**Given data:**
****************************************

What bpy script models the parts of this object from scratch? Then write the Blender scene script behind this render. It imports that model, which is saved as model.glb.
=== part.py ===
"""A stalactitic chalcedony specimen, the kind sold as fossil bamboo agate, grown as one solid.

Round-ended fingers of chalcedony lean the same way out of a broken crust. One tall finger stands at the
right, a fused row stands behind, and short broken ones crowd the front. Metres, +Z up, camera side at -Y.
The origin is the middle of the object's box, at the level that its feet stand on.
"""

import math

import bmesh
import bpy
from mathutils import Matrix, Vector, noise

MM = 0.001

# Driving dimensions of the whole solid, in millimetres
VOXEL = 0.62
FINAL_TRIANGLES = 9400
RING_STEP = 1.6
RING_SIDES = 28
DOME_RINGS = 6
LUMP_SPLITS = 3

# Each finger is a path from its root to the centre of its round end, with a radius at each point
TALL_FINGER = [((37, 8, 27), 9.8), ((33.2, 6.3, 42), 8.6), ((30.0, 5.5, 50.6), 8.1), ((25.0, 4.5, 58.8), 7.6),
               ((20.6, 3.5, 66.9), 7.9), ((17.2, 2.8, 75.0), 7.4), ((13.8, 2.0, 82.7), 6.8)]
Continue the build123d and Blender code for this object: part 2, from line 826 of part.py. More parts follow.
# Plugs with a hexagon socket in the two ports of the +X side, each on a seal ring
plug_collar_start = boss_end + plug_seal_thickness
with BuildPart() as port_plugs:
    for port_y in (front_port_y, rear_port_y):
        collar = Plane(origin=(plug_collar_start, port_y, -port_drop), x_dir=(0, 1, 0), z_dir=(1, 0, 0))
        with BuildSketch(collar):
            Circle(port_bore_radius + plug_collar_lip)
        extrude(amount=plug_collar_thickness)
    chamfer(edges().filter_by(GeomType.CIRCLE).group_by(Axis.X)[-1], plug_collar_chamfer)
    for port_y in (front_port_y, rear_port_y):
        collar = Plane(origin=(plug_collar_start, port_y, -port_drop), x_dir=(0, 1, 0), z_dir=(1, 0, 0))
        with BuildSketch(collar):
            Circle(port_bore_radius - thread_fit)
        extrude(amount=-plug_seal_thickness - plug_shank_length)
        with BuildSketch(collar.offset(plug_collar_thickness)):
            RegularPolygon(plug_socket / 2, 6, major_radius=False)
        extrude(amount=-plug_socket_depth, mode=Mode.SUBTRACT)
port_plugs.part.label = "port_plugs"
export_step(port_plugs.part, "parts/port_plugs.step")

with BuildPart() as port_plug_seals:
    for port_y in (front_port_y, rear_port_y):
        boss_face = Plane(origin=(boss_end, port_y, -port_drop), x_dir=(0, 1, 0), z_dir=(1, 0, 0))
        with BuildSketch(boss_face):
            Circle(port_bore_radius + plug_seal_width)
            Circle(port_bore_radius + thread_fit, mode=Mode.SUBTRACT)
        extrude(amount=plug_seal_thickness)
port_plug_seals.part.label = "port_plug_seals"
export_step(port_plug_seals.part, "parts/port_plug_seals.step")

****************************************

**What you are asked to do:** Print again each line of the listing above, exactly as it appears.

**Final answer:**
What bpy script models the parts of this object from scratch? Then write the Blender scene script behind this render. It imports that model, which is saved as model.glb.
=== part.py ===
"""A stalactitic chalcedony specimen, the kind sold as fossil bamboo agate, grown as one solid.

Round-ended fingers of chalcedony lean the same way out of a broken crust. One tall finger stands at the
right, a fused row stands behind, and short broken ones crowd the front. Metres, +Z up, camera side at -Y.
The origin is the middle of the object's box, at the level that its feet stand on.
"""

import math

import bmesh
import bpy
from mathutils import Matrix, Vector, noise

MM = 0.001

# Driving dimensions of the whole solid, in millimetres
VOXEL = 0.62
FINAL_TRIANGLES = 9400
RING_STEP = 1.6
RING_SIDES = 28
DOME_RINGS = 6
LUMP_SPLITS = 3

# Each finger is a path from its root to the centre of its round end, with a radius at each point
TALL_FINGER = [((37, 8, 27), 9.8), ((33.2, 6.3, 42), 8.6), ((30.0, 5.5, 50.6), 8.1), ((25.0, 4.5, 58.8), 7.6),
               ((20.6, 3.5, 66.9), 7.9), ((17.2, 2.8, 75.0), 7.4), ((13.8, 2.0, 82.7), 6.8)]
Continue the build123d and Blender code for this object: part 2, from line 826 of part.py. More parts follow.
# Plugs with a hexagon socket in the two ports of the +X side, each on a seal ring
plug_collar_start = boss_end + plug_seal_thickness
with BuildPart() as port_plugs:
    for port_y in (front_port_y, rear_port_y):
        collar = Plane(origin=(plug_collar_start, port_y, -port_drop), x_dir=(0, 1, 0), z_dir=(1, 0, 0))
        with BuildSketch(collar):
            Circle(port_bore_radius + plug_collar_lip)
        extrude(amount=plug_collar_thickness)
    chamfer(edges().filter_by(GeomType.CIRCLE).group_by(Axis.X)[-1], plug_collar_chamfer)
    for port_y in (front_port_y, rear_port_y):
        collar = Plane(origin=(plug_collar_start, port_y, -port_drop), x_dir=(0, 1, 0), z_dir=(1, 0, 0))
        with BuildSketch(collar):
            Circle(port_bore_radius - thread_fit)
        extrude(amount=-plug_seal_thickness - plug_shank_length)
        with BuildSketch(collar.offset(plug_collar_thickness)):
            RegularPolygon(plug_socket / 2, 6, major_radius=False)
        extrude(amount=-plug_socket_depth, mode=Mode.SUBTRACT)
port_plugs.part.label = "port_plugs"
export_step(port_plugs.part, "parts/port_plugs.step")

with BuildPart() as port_plug_seals:
    for port_y in (front_port_y, rear_port_y):
        boss_face = Plane(origin=(boss_end, port_y, -port_drop), x_dir=(0, 1, 0), z_dir=(1, 0, 0))
        with BuildSketch(boss_face):
            Circle(port_bore_radius + plug_seal_width)
            Circle(port_bore_radius + thread_fit, mode=Mode.SUBTRACT)
        extrude(amount=plug_seal_thickness)
port_plug_seals.part.label = "port_plug_seals"
export_step(port_plug_seals.part, "parts/port_plug_seals.step")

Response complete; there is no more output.